A arte que não precisa ser lida ou vista – por Alice Sant’Anna

A arte que não precisa ser lida ou vista

POR ALICE SANT’ANNA

 

Para Kenneth Goldsmith, bloqueio criativo é uma desculpa esfarrapada. No ensaio “Processos infalíveis”, publicado na serrote #13, o criador da UbuWeb defende que a partir do século 20 a arte conceitual passou a ensinar para a literatura que autoria não necessariamente legitima o artista. Depois dos ready-mades de Duchamp, palavras como “processo”, “trabalho” e “gênio” caíram por terra.

Provas disso são Sol LeWitt, que produzia esquemas matemáticos, receitas geométricas que deveriam ser executadas por outras pessoas, e Andy Warhol, que procurava transformar seus quadros, livros e filmes em obras mecânicas. Quanto menos humano, propenso a falhas e borrões, melhor. Warhol e LeWitt foram extremamente criativos em seus métodos que, de propósito, não eram nada criativos.

No recente artigo “In theory: the unread and the unreadable”, do The Guardian, Andrew Gallix escreve que medimos nossas vidas pelos livros que não lemos. Ele compara a vida a uma estante de livros que pretendemos ler, mas que, por diversos motivos, ainda não tivemos a chance. Longe dessa ansiedade, no entanto, estão os livros que não lemos por dois motivos: 1) são um fracasso atroz e 2) não foram feitos para ser lidos.

Sobre a primeira categoria, ele indica alguns links. Failure, A Writer’s Life, de Joe Milutis, é um “catálogo de monstruosidades literárias”. Já o livro Invisible Ink, de Christopher Fowler, aponta 100 grandes autores que desapareceram. Enquanto isso, o site “The New Inquiry” desfia curtas biografias de autores (justa ou injustamente) desconhecidos. E há vários outros: “Unjustly Unread”, “The Neglected Books Page”, “Writers No One Reads” e, finalmente, “The Biographical Dictionary of Literary Failure”.

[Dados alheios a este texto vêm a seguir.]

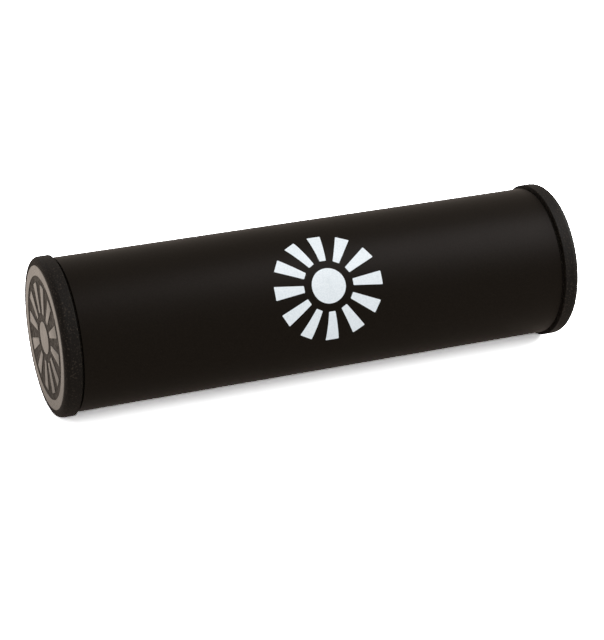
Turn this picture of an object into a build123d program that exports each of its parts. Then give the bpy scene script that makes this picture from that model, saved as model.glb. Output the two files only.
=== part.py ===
from build123d import *

import os
from math import acos, asin, cos, pi, sin, sqrt, tau

# A tubular percussion shaker lying on its side: a coated metal tube, two moulded end caps pressed
# into it and a charge of steel shot. Millimetres. +X runs along the tube, +Z is up, and the origin
# is on the table, under the middle of the tube.

os.makedirs("parts", exist_ok=True)

# Whole shaker
overall_length = 203.2

# Tube
tube_diameter = 57.15
tube_wall = 1.2
tube_edge_chamfer = 0.2

# End cap, outside the tube
flange_thickness = 6.0
flange_overhang = 1.175
flange_edge_bevel = 0.35
rim_radius = 2.4
rim_steps = 3
shadow_gap = 1.1
groove_depth = 0.9

# End cap, inside the bore
plug_length = 12.0
plug_wall = 2.2
plug_clearance = 0.25
plug_lead_in = 0.8
plate_thickness = 3.0
crush_rib_count = 8
crush_rib_width = 1.6
crush_rib_squeeze = 0.08

# Face of the end cap: a land ring round a sunk ground, with a burst of rays left standing on it
rim_groove_width = 1.0
rim_groove_depth = 0.25
land_width = 3.4
ground_depth = 0.25
disc_radius = 6.0
ray_count = 12
ray_gap = 3.2
ray_margin = 2.6
ray_inner_width = 2.2
ray_outer_width = 4.6

# Charge of shot
shot_diameter = 4.5
shot_gap = 0.3
bed_depth = 12.0
rank_count = 17

# Places and sizes that follow from the ones above
tube_radius = tube_diameter / 2
bore_radius = tube_radius - tube_wall
cap_radius = tube_radius + flange_overhang
axis_height = cap_radius
neck_radius = tube_radius - groove_depth
plug_radius = bore_radius - plug_clearance
plug_bore_radius = plug_radius - plug_wall
plug_start = flange_thickness + shadow_gap
cap_length = plug_start + plug_length
tube_length = overall_length - 2 * plug_start
face_radius = cap_radius - rim_radius
land_radius = face_radius - rim_groove_width
ground_radius = land_radius - land_width
ray_inner_radius = disc_radius + ray_gap
ray_outer_radius = ground_radius - ray_margin
tube_axis = Axis((0, 0, axis_height), (1, 0, 0))


def end_origin(side):
    """The middle of one end's face. Side is -1 at the left end and 1 at the right end."""
    return (side * overall_length / 2, 0, axis_height)


def profile_plane(side):
    """The upright plane along the axis: its x points out of that end and its y is up."""
    return Plane(origin=end_origin(side), x_dir=(side, 0, 0), z_dir=(0, -side, 0))


def face_plane(side):
    """The plane of one end's face: its normal points out of that end."""
    return Plane(origin=end_origin(side), x_dir=(0, side, 0), z_dir=(side, 0, 0))


# The rim's quarter round, from the face to the side, in a few short steps
rim_angles = [step * pi / 2 / rim_steps for step in range(rim_steps + 1)]
rim_round = [(rim_radius * (cos(a) - 1), face_radius + rim_radius * sin(a)) for a in rim_angles]

# Half the cap's section, inwards from the face: flange, neck and hollow plug
cap_outline = [
    (0, 0),
    *rim_round,
    (-flange_thickness, cap_radius),
    (-flange_thickness, neck_radius),
    (-plug_start, neck_radius),
    (-plug_start, plug_radius),
    (-cap_length, plug_radius),
    (-cap_length, plug_bore_radius),
    (-plate_thickness, plug_bore_radius),
    (-plate_thickness, 0),
]

# Its bevelled corners: over the groove and at the plug's lead-in
bevelled_corners = [
    ((-flange_thickness, cap_radius), flange_edge_bevel),
    ((-cap_length, plug_radius), plug_lead_in),
]

# Section of a crush rib along the plug, out from the axis and across: its crest bites into the bore
crush_rib_outline = [
    (plug_bore_radius + plug_wall / 2, -crush_rib_width / 2),
    (bore_radius + crush_rib_squeeze, 0),
    (plug_bore_radius + plug_wall / 2, crush_rib_width / 2),
]
with BuildSketch() as crush_rib:
    with BuildLine():
        Polyline(*crush_rib_outline, close=True)
    make_face()

# The shallow groove between the rim and the land ring
rim_groove_outline = [
    (0, land_radius),
    (-rim_groove_depth, land_radius + rim_groove_width / 2),
    (0, face_radius),
]

# One ray of the burst, along +X from the middle and wider at its outer end
ray_outline = [
    (ray_inner_radius, -ray_inner_width / 2),
    (ray_outer_radius, -ray_outer_width / 2),
    (ray_outer_radius, ray_outer_width / 2),
    (ray_inner_radius, ray_inner_width / 2),
]
with BuildSketch() as ray:
    with BuildLine():
        Polyline(*ray_outline, close=True)
    make_face()


def end_cap(side):
    """One moulded cap, turned round the axis, with the relief sunk into its face."""
    with BuildPart() as cap:
        with BuildSketch(profile_plane(side)) as profile:
            with BuildLine():
                Polyline(*cap_outline, close=True)
            make_face()
            for place, bevel in bevelled_corners:
                chamfer(profile.vertices().sort_by_distance(place)[0], bevel)
        revolve(axis=tube_axis)

        with BuildSketch(face_plane(side).offset(-plug_start)):
            with PolarLocations(0, crush_rib_count):
                add(crush_rib.sketch)
        extrude(amount=plug_lead_in - plug_length)

        with BuildSketch(profile_plane(side)):
            with BuildLine():
                Polyline(*rim_groove_outline, close=True)
            make_face()
        revolve(axis=tube_axis, mode=Mode.SUBTRACT)

        with BuildSketch(face_plane(side)):
            Circle(ground_radius)
            Circle(disc_radius, mode=Mode.SUBTRACT)
            with PolarLocations(0, ray_count):
                add(ray.sketch, mode=Mode.SUBTRACT)
        extrude(amount=-ground_depth, mode=Mode.SUBTRACT)
    return cap.part


# Tube: the wall turned round the axis, with its outer edges broken
with BuildPart() as tube:
    with BuildSketch(Plane.XZ) as wall:
        with Locations((0, axis_height + bore_radius + tube_wall / 2)):
            Rectangle(tube_length, tube_wall)
        chamfer(wall.vertices().group_by(Axis.Y)[-1], tube_edge_chamfer)
    revolve(axis=tube_axis)
tube.part.label = "tube"
export_step(tube.part, "parts/tube.step")

# End caps: the same moulding at both ends
for cap_name, cap_side in (("left_end_cap", -1), ("right_end_cap", 1)):
    finished_cap = end_cap(cap_side)
    finished_cap.label = cap_name
    export_step(finished_cap, f"parts/{cap_name}.step")

# One pellet of shot: a ball of 20 flat sides, one corner each way along the tube and two rings of
# five between them, with the volume of the round pellet
pellet_edge = shot_diameter * (tau / (5 * (3 + sqrt(5)))) ** (1 / 3)
pellet_reach = pellet_edge * sqrt(10 + 2 * sqrt(5)) / 4
ring_radius = pellet_reach * 2 / sqrt(5)
ring_offset = pellet_reach / sqrt(5)
ring_angles = [step * tau / 10 for step in range(10)]
pellet_corners = [(-pellet_reach, 0, 0), (pellet_reach, 0, 0)]
for step, angle in enumerate(ring_angles):
    ring_x = ring_offset if step % 2 else -ring_offset
    pellet_corners.append((ring_x, ring_radius * cos(angle), ring_radius * sin(angle)))
pellet = ConvexPolyhedron(pellet_corners)

# Spacing of the pellets within a rank, and of the ranks
pellet_pitch = 2 * ring_radius + shot_gap
rank_pitch = 2 * pellet_reach + shot_gap


def bed_places():
    """Places of one rank's pellets, across and up: arcs along the bore, level at the top of the bed."""
    places = []
    arc_radius = bore_radius - shot_gap - ring_radius
    highest = bore_radius - bed_depth + ring_radius
    while arc_radius > highest:
        step = 2 * asin(pellet_pitch / 2 / arc_radius)
        each_side = int(acos(highest / arc_radius) / step)
        for index in range(-each_side, each_side + 1):
            angle = index * step
            places.append((0, arc_radius * sin(angle), axis_height - arc_radius * cos(angle)))
        arc_radius = arc_radius - pellet_pitch
    return places


# Shot: ranks of pellets lying across the bottom of the bore, side by side along the tube
for rank_number in range(1, rank_count + 1):
    rank_x = (rank_number - (rank_count + 1) / 2) * rank_pitch
    with BuildPart(Plane.XY.move(Location((rank_x, 0, 0)))) as rank:
        with Locations(*bed_places()):
            add(pellet)
    rank_name = f"shot_rank_{rank_number:02d}"
    rank.part.label = rank_name
    export_step(rank.part, f"parts/{rank_name}.step")

bed_length = rank_count * rank_pitch - shot_gap
chamber_length = overall_length - 2 * cap_length
print("pellets in a rank", len(bed_places()))
print("rank pitch", rank_pitch)
print("chamber", chamber_length, "bed", bed_length)
print("travel each way", (chamber_length - bed_length) / 2 - shot_gap)
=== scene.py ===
# %% [markdown]
# # A tube shaker, dressed on its CAD frame
#
# The shaker is a metal tube with a satin black coat. A moulded cap is pressed into each end, and
# loose steel shot rattles inside. The CAD model gives every size and place. Blender adds what a
# lens would see: fine round forms, softened edges, moulded grain, a white print and soft light.
#
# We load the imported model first. It is a fixed frame: nothing in it is moved or reshaped. Each new
# piece stands for a CAD node and rides on the same body.

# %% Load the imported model
from math import acos, asin, atan2, cos, hypot, pi, radians, sin, sqrt, tan, tau

import bmesh
import bpy
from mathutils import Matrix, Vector


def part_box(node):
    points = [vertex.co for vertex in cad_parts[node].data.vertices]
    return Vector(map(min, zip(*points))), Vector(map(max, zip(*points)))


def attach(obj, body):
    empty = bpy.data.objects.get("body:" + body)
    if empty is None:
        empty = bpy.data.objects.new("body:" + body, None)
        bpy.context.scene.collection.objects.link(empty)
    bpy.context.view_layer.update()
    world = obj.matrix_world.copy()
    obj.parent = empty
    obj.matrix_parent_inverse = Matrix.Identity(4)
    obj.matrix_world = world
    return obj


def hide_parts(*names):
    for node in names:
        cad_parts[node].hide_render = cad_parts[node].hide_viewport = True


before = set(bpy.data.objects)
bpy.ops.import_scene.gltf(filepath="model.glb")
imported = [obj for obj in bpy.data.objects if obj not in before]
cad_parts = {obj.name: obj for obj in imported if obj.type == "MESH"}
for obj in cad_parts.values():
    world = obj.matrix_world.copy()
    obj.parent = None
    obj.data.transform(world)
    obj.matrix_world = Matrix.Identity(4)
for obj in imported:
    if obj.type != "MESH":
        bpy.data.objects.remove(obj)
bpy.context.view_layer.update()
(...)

Kenneth Goldsmith é apontado, no segundo conjunto, como autor de obras que não precisam ser lidas. Em 2005, ele lançou o livro The Weather, que, no melhor estilo dadaísta, reproduz os resumos meteorológicos dia após dia. Em linhas gerais, o poeta americano afirma que, se a arte conceitual é possível, a escrita conceitual também deve ser. E por isso é justo que um livro não precise ser lido de cabo a rabo.

 

 

Há outro exemplo de escrita automatizada, desta vez comentado por Goldsmith em “Processos infalíveis”: os Diários de Andy Warhol, publicados no Brasil em dois volumes pela LPM. A obra enumera nomes de celebridades, numa espécie de índice de quem era “alguém” na época. O que importa, explica Goldsmith, não é ser fiel à realidade (não se trata de uma autobiografia) nem ter um ritmo fluido, agradável de ler. Isso é detalhe. A ideia é que o leitor passe os olhos por um “turbilhão de glamour”, e isso basta.

 

 

Gallix parte de Mallarmé e Blanchot para concluir que a linguística levou a negação às últimas consequências. Quando o autor decide negar o objeto real, que seria a matéria-prima da escrita, o que sobra é o conceito. De modo que, ao substituir o objeto em si, o conceito se torna o elemento original do artista. A palavra, explica Gallix, passa a se referir a outra palavra, num ciclo que se alimenta em moto-contínuo.

É o que decreta Goldsmith: “A falta de narrativa permite que a mente devaneie para longe da obra de arte, que era a maneira de Warhol levar o espectador para fora da obra de arte e para dentro da vida”.